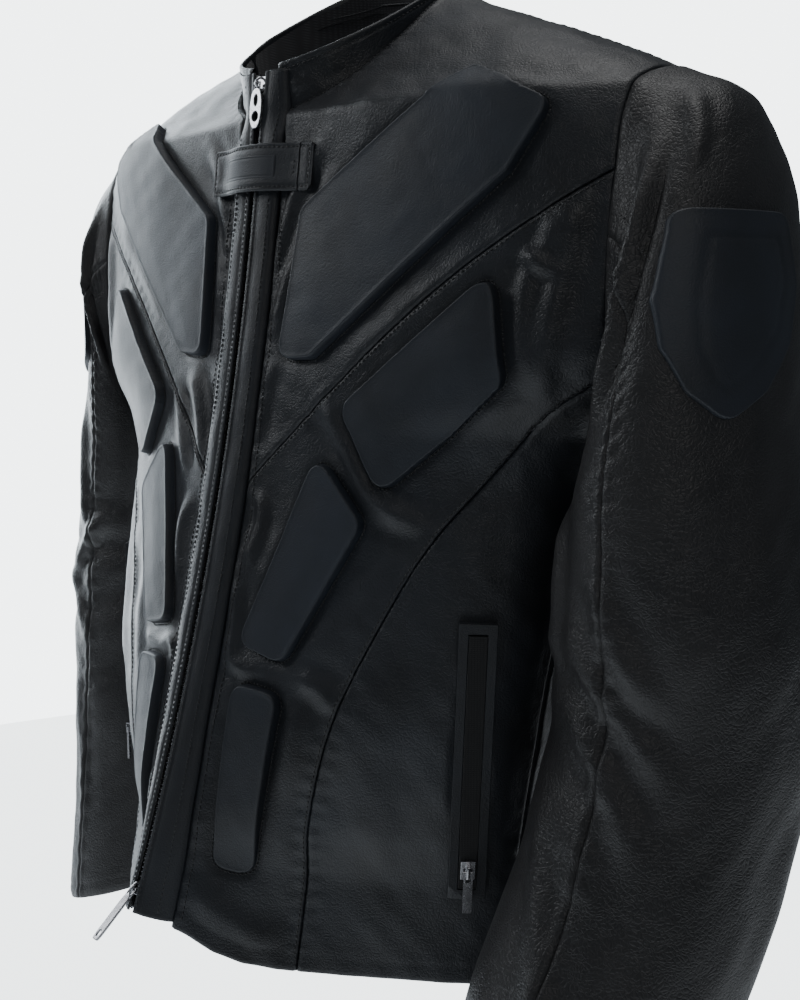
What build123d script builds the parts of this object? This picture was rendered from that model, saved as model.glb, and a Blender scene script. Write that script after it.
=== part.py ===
from build123d import *
import math
import os

# Leather riding jacket, hanging as it is worn, closed by a two-way zip.
# Frame: millimetres, +Z up, the front faces -Y, the wearer's left is +X.
# Origin: centre of the neck seat, where the shoulders carry the jacket.

os.makedirs("parts", exist_ok=True)

# ---------------------------------------------------------------- driving sizes
LEATHER = 3.0            # outer leather with its backing
LINING = 1.2
GAP = 0.6                # air between layers
CLEAR = 0.3              # air between pieces that touch only at their seams
PAD_RISE = 7.0           # height of a moulded pad over the leather
ZIP_RADIUS = 2500.0      # the zip lies on one shallow arc in the plane x = 0
ZIP_CENTRE_Y = -2579.0
ZIP_CENTRE_Z = 207.0
ZIP_TOP = -34.0          # heights of the two ends of the chain
ZIP_BOTTOM = -636.0
HEM_FRONT = -638.0       # the hem is cut higher at the zip than at the sides
HEM_SIDE = -668.0
NECK_HALF_WIDTH = 80.0
NECK_FRONT_Y = -90.0
NECK_BACK_Y = 86.0
NECK_FRONT_Z = -66.0
NECK_BACK_Z = 48.0
PLACKET_EDGE = 24.0      # half width of the strip that covers the zip
LIP_EDGE = 2.4           # half width of the slit between the two strips
ARMHOLE_X = 278.0        # plane of the armhole seams
SEAM_FRONT_Y = 22.0      # shoulder seam
SECTION_POWER = 2.3      # fullness of the body's cross-section

# Body levels: height, half width, y of the side line, y of the back, sharpness of the front keel
BODY_LEVELS = [
    (-690.0, 214.0, -78.0, 86.0, 0.95),
    (-605.0, 218.0, -64.0, 90.0, 0.85),
    (-560.0, 220.0, -56.0, 92.0, 0.60),
    (-480.0, 223.0, -42.0, 98.0, 0.30),
    (-400.0, 228.0, -25.0, 108.0, 0.20),
    (-330.0, 233.0, -12.0, 122.0, 0.15),
    (-290.0, 248.0, -5.0, 128.0, 0.12),
    (-262.0, 280.0, 0.0, 131.0, 0.10),
    (-225.0, 308.0, 4.0, 133.0, 0.10),
    (-150.0, 318.0, 8.0, 134.0, 0.10),
    (-100.0, 316.0, 10.0, 130.0, 0.10),
    (-70.0, 302.0, 12.0, 124.0, 0.10),
    (-52.0, 276.0, 14.0, 118.0, 0.10),
    (-34.0, 240.0, 16.0, 112.0, 0.10),
    (-6.0, 168.0, 22.0, 104.0, 0.10),
    (22.0, 98.0, 30.0, 98.0, 0.10),
    (48.0, 44.0, 50.0, 90.0, 0.10),
]

# Sleeve rings: outer point (x, z), inner point (x, z), centre y, half depth in y
LEFT_SLEEVE = [
    (278.6, -54.0, 278.6, -262.0, 12.0, 66.0),
    (326.0, -72.0, 276.5, -276.0, 10.0, 78.0),
    (348.0, -112.0, 269.5, -296.0, 6.0, 86.0),
    (362.0, -175.0, 259.0, -320.0, 2.0, 92.0),
    (376.0, -270.0, 247.0, -352.0, -4.0, 96.0),
    (394.0, -370.0, 241.0, -398.0, -10.0, 96.0),
    (400.0, -455.0, 238.0, -452.0, -12.0, 92.0),
    (394.0, -560.0, 236.0, -535.0, -38.0, 90.0),
    (378.0, -680.0, 232.0, -640.0, -92.0, 86.0),
    (356.0, -800.0, 232.0, -755.0, -138.0, 72.0),
]
RIGHT_SLEEVE = [
    (278.6, -54.0, 278.6, -262.0, 12.0, 66.0),
    (320.0, -74.0, 276.5, -276.0, 14.0, 74.0),
    (336.0, -114.0, 269.5, -296.0, 20.0, 78.0),
    (346.0, -178.0, 259.0, -320.0, 24.0, 81.0),
    (364.0, -270.0, 247.0, -352.0, 28.0, 84.0),
    (390.0, -370.0, 241.0, -398.0, 28.0, 84.0),
    (400.0, -455.0, 238.0, -452.0, 24.0, 84.0),
    (392.0, -560.0, 236.0, -535.0, 10.0, 80.0),
    (374.0, -680.0, 234.0, -640.0, -8.0, 76.0),
    (356.0, -800.0, 234.0, -755.0, -34.0, 68.0),
]
ELBOW_Z = -452.0         # height of the elbow joint
ELBOW_GAP = 0.6
SLEEVE_SEAM = [(279, -158), (302, -172), (312, -196), (316, -236), (316, -300), (321, -378),
               (322, -450), (319, -548), (309, -660), (298, -778), (296, -900)]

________

What the exercise asks:
Copy all of the data. Keep every word exactly as it is.

Reply to the exercise:
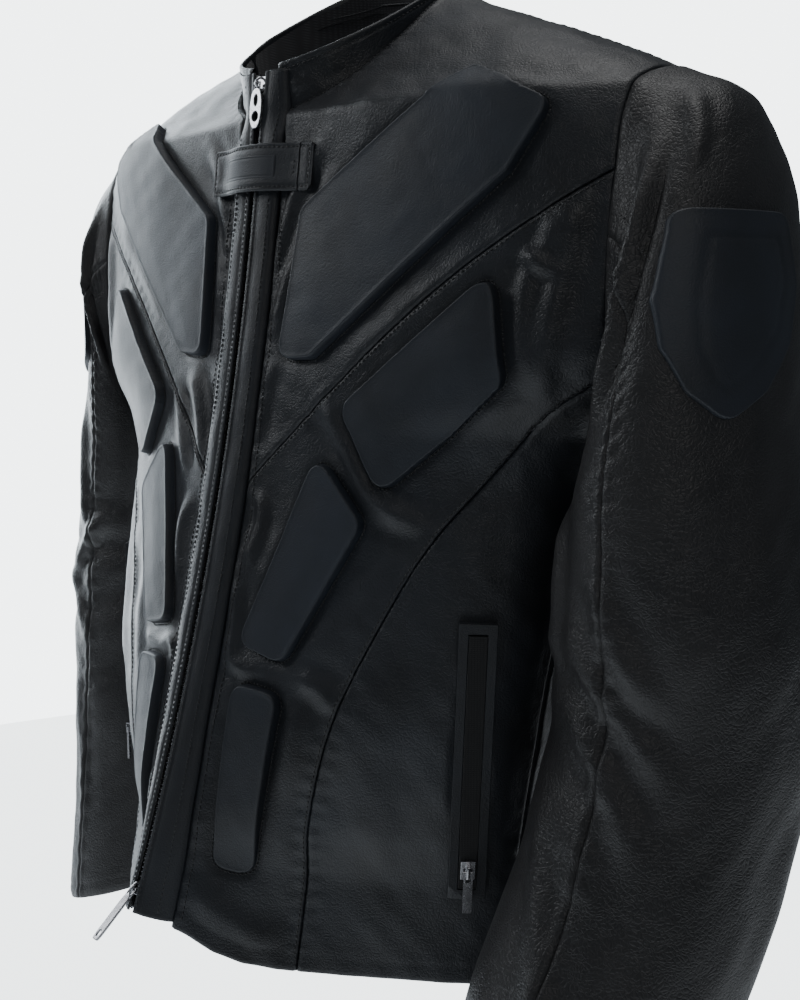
What build123d script builds the parts of this object? This picture was rendered from that model, saved as model.glb, and a Blender scene script. Write that script after it.
=== part.py ===
from build123d import *
import math
import os

# Leather riding jacket, hanging as it is worn, closed by a two-way zip.
# Frame: millimetres, +Z up, the front faces -Y, the wearer's left is +X.
# Origin: centre of the neck seat, where the shoulders carry the jacket.

os.makedirs("parts", exist_ok=True)

# ---------------------------------------------------------------- driving sizes
LEATHER = 3.0            # outer leather with its backing
LINING = 1.2
GAP = 0.6                # air between layers
CLEAR = 0.3              # air between pieces that touch only at their seams
PAD_RISE = 7.0           # height of a moulded pad over the leather
ZIP_RADIUS = 2500.0      # the zip lies on one shallow arc in the plane x = 0
ZIP_CENTRE_Y = -2579.0
ZIP_CENTRE_Z = 207.0
ZIP_TOP = -34.0          # heights of the two ends of the chain
ZIP_BOTTOM = -636.0
HEM_FRONT = -638.0       # the hem is cut higher at the zip than at the sides
HEM_SIDE = -668.0
NECK_HALF_WIDTH = 80.0
NECK_FRONT_Y = -90.0
NECK_BACK_Y = 86.0
NECK_FRONT_Z = -66.0
NECK_BACK_Z = 48.0
PLACKET_EDGE = 24.0      # half width of the strip that covers the zip
LIP_EDGE = 2.4           # half width of the slit between the two strips
ARMHOLE_X = 278.0        # plane of the armhole seams
SEAM_FRONT_Y = 22.0      # shoulder seam
SECTION_POWER = 2.3      # fullness of the body's cross-section

# Body levels: height, half width, y of the side line, y of the back, sharpness of the front keel
BODY_LEVELS = [
    (-690.0, 214.0, -78.0, 86.0, 0.95),
    (-605.0, 218.0, -64.0, 90.0, 0.85),
    (-560.0, 220.0, -56.0, 92.0, 0.60),
    (-480.0, 223.0, -42.0, 98.0, 0.30),
    (-400.0, 228.0, -25.0, 108.0, 0.20),
    (-330.0, 233.0, -12.0, 122.0, 0.15),
    (-290.0, 248.0, -5.0, 128.0, 0.12),
    (-262.0, 280.0, 0.0, 131.0, 0.10),
    (-225.0, 308.0, 4.0, 133.0, 0.10),
    (-150.0, 318.0, 8.0, 134.0, 0.10),
    (-100.0, 316.0, 10.0, 130.0, 0.10),
    (-70.0, 302.0, 12.0, 124.0, 0.10),
    (-52.0, 276.0, 14.0, 118.0, 0.10),
    (-34.0, 240.0, 16.0, 112.0, 0.10),
    (-6.0, 168.0, 22.0, 104.0, 0.10),
    (22.0, 98.0, 30.0, 98.0, 0.10),
    (48.0, 44.0, 50.0, 90.0, 0.10),
]

# Sleeve rings: outer point (x, z), inner point (x, z), centre y, half depth in y
LEFT_SLEEVE = [
    (278.6, -54.0, 278.6, -262.0, 12.0, 66.0),
    (326.0, -72.0, 276.5, -276.0, 10.0, 78.0),
    (348.0, -112.0, 269.5, -296.0, 6.0, 86.0),
    (362.0, -175.0, 259.0, -320.0, 2.0, 92.0),
    (376.0, -270.0, 247.0, -352.0, -4.0, 96.0),
    (394.0, -370.0, 241.0, -398.0, -10.0, 96.0),
    (400.0, -455.0, 238.0, -452.0, -12.0, 92.0),
    (394.0, -560.0, 236.0, -535.0, -38.0, 90.0),
    (378.0, -680.0, 232.0, -640.0, -92.0, 86.0),
    (356.0, -800.0, 232.0, -755.0, -138.0, 72.0),
]
RIGHT_SLEEVE = [
    (278.6, -54.0, 278.6, -262.0, 12.0, 66.0),
    (320.0, -74.0, 276.5, -276.0, 14.0, 74.0),
    (336.0, -114.0, 269.5, -296.0, 20.0, 78.0),
    (346.0, -178.0, 259.0, -320.0, 24.0, 81.0),
    (364.0, -270.0, 247.0, -352.0, 28.0, 84.0),
    (390.0, -370.0, 241.0, -398.0, 28.0, 84.0),
    (400.0, -455.0, 238.0, -452.0, 24.0, 84.0),
    (392.0, -560.0, 236.0, -535.0, 10.0, 80.0),
    (374.0, -680.0, 234.0, -640.0, -8.0, 76.0),
    (356.0, -800.0, 234.0, -755.0, -34.0, 68.0),
]
ELBOW_Z = -452.0         # height of the elbow joint
ELBOW_GAP = 0.6
SLEEVE_SEAM = [(279, -158), (302, -172), (312, -196), (316, -236), (316, -300), (321, -378),
               (322, -450), (319, -548), (309, -660), (298, -778), (296, -900)]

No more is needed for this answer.